On 4.02.2025 19:25, Fabiano Rosas wrote:
Peter Xu <pet...@redhat.com> writes:
On Tue, Feb 04, 2025 at 03:08:02PM +0000, Daniel P. Berrangé wrote:
On Mon, Feb 03, 2025 at 01:20:01PM -0500, Peter Xu wrote:
On Thu, Jan 30, 2025 at 11:08:29AM +0100, Maciej S. Szmigiero wrote:
From: "Maciej S. Szmigiero" <maciej.szmigi...@oracle.com>
Multifd send channels are terminated by calling
qio_channel_shutdown(QIO_CHANNEL_SHUTDOWN_BOTH) in
multifd_send_terminate_threads(), which in the TLS case essentially
calls shutdown(SHUT_RDWR) on the underlying raw socket.
Unfortunately, this does not terminate the TLS session properly and
the receive side sees this as a GNUTLS_E_PREMATURE_TERMINATION error.
The only reason why this wasn't causing migration failures is because
the current migration code apparently does not check for migration
error being set after the end of the multifd receive process.
However, this will change soon so the multifd receive code has to be
prepared to not return an error on such premature TLS session EOF.
Use the newly introduced QIOChannelTLS method for that.

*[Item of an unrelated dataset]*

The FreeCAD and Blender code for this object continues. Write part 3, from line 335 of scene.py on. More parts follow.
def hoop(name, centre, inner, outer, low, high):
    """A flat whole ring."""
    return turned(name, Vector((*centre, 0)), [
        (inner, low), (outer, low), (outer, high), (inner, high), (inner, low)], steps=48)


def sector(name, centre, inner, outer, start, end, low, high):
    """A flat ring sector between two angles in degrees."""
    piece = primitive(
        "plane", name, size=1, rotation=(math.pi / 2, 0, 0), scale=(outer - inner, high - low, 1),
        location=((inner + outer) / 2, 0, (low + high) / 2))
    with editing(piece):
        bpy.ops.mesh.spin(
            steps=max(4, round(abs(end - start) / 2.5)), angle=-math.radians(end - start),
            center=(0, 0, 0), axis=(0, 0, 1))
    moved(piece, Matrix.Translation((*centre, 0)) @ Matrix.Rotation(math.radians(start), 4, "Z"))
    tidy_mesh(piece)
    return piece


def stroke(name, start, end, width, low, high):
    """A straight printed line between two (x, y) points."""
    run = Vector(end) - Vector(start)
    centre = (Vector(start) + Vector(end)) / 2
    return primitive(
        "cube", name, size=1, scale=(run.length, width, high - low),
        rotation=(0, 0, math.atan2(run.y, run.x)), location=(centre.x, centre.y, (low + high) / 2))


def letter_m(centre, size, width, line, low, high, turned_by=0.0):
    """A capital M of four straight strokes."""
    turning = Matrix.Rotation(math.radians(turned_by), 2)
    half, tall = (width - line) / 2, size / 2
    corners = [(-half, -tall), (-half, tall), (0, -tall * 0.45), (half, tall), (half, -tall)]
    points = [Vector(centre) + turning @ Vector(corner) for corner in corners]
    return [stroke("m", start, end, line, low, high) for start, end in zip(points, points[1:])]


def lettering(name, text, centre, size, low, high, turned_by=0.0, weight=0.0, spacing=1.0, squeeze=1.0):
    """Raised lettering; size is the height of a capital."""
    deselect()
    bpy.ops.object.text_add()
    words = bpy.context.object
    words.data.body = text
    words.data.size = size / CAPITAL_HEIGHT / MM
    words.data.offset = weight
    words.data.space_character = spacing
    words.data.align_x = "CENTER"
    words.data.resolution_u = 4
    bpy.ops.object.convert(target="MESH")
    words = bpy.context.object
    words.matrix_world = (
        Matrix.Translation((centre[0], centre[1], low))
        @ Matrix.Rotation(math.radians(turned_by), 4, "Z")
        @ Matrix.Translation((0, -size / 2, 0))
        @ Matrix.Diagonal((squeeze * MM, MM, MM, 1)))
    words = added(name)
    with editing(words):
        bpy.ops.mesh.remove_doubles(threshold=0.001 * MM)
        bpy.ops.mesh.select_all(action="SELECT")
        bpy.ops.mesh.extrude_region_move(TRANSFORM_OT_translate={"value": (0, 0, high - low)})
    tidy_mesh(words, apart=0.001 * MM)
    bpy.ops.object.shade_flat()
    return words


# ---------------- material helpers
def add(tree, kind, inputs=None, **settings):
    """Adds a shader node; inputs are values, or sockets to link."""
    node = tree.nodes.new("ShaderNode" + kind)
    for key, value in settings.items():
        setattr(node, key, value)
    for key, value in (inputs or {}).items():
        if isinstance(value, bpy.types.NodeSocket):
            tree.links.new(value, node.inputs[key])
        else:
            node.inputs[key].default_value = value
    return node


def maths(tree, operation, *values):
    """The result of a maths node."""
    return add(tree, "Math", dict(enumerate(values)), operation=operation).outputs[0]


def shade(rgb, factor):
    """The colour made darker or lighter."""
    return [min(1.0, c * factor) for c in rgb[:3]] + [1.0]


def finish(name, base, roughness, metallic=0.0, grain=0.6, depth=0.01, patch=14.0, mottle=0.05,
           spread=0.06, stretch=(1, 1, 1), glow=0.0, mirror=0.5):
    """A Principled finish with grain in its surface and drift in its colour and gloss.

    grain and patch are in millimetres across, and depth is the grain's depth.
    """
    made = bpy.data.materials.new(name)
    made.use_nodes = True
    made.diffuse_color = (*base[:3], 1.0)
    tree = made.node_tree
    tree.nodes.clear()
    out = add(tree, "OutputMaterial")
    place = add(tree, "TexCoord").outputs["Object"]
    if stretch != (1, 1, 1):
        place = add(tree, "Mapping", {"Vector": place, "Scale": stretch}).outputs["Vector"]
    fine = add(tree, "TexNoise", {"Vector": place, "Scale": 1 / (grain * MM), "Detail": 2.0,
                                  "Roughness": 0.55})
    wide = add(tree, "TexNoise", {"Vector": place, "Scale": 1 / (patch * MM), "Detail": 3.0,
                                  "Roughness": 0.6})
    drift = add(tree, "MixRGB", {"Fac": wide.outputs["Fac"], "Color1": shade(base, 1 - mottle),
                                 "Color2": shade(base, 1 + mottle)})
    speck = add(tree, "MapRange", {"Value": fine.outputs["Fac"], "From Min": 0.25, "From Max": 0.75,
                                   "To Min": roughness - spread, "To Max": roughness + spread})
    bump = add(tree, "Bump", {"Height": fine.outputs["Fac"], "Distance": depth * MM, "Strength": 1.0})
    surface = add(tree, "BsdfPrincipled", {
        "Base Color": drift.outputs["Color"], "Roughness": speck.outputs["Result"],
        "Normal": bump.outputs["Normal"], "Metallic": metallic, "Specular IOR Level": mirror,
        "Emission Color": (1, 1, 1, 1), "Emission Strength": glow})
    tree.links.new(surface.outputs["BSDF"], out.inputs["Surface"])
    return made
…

It's worth noting that even if the sender were to be changed to terminate
the TLS connection properly the receive side still needs to remain
compatible with older QEMU bit stream which does not do this.
If this is an existing bug, we could add a Fixes.
Two pure questions..
- What is the correct way to terminate the TLS session without this flag?

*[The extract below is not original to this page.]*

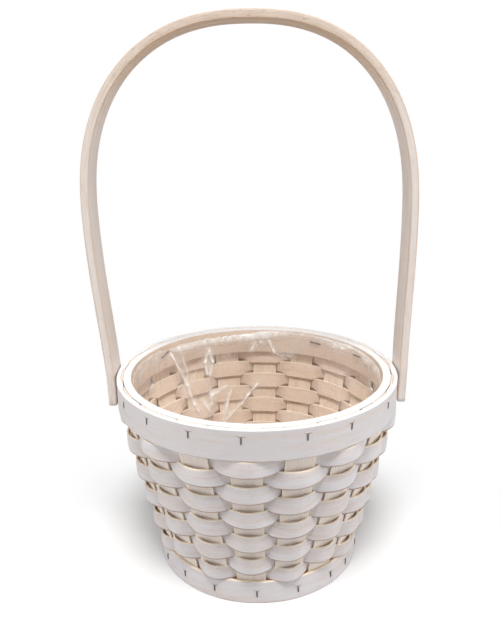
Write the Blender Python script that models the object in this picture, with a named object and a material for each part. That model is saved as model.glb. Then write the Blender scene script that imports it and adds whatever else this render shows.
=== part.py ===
"""Round chip-wood basket with a swing handle, as separate strips, hoops, staples and screws.

Units are metres and +Z is up. The origin is the middle of the base, on the plane the basket
stands on. The handle's loop lies in the XZ plane. Angles are measured in degrees from the
front of the basket (-Y) towards +X.
"""

import math

import bmesh
import bpy
import numpy as np

# Basket as a whole
BASKET_HEIGHT = 0.156
RIM_OUTER_RADIUS = 0.110
BASE_OUTER_RADIUS = 0.082
FIT_GAP = 0.0003

# Rim: an outer and an inner hoop with the stakes between them
OUTER_HOOP_THICKNESS = 0.0032
OUTER_HOOP_HEIGHT = 0.0225
OUTER_HOOP_JOINT_ANGLE = 180.0
OUTER_HOOP_SCARF = 0.0
INNER_HOOP_THICKNESS = 0.006
INNER_HOOP_HEIGHT = 0.0225
INNER_HOOP_JOINT_ANGLE = 105.2
INNER_HOOP_SCARF = -9.0
HOOP_EDGE = 0.0007
HOOP_JOINT_GAP = 0.0006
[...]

- Why this is only needed by multifd sessions?
Graceful TLS termination (via gnutls_bye()) should only be important to
security if the QEMU protocol in question does not know how much data it
is expecting to recieve. ie it cannot otherwise distinguish between an
expected EOF, and a premature EOF triggered by an attacker.
If the migration protocol has sufficient info to know when a chanel is
expected to see EOF, then we should stop trying to read from the TLS
channel before seeing the underlying EOF.

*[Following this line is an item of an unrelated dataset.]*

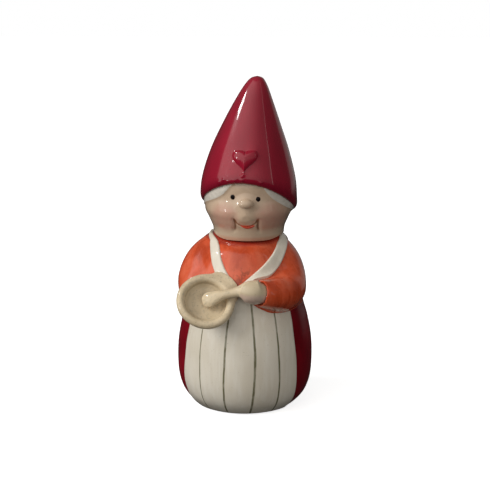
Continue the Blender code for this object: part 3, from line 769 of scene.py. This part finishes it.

Ignoring GNUTLS_E_PREMATURE_TERMINATION would be valid if we know that
migration will still fail corretly in the case of a malicious attack
causing premature termination.
If there's a risk that migration may succeed, but with incomplete data,
then we would need the full gnutls_bye dance.
IIUC that's not required for migration then, because migration should know
exactly how much data to receive, and migration should need to verify that
and fail if the received data didn't match the expectation along the way.
We also have QEMU_VM_EOF as the end mark of stream.
The migration overall can detect whether EOF should have been reached,
but multifd threads cannot. If one multifd channel experiences an issue
and sees a premature termination, but ignores it, then that's a hang in
QEMU because nothing provided the syncs needed (p->sem_sync, most
likely).
I think allowing premature TLS termination simply makes the TLS case
function the same as non-TLS case here if the source were to close the
multifd channel(s) early.
Aren't we just postponing a bug?
Thanks,
Maciej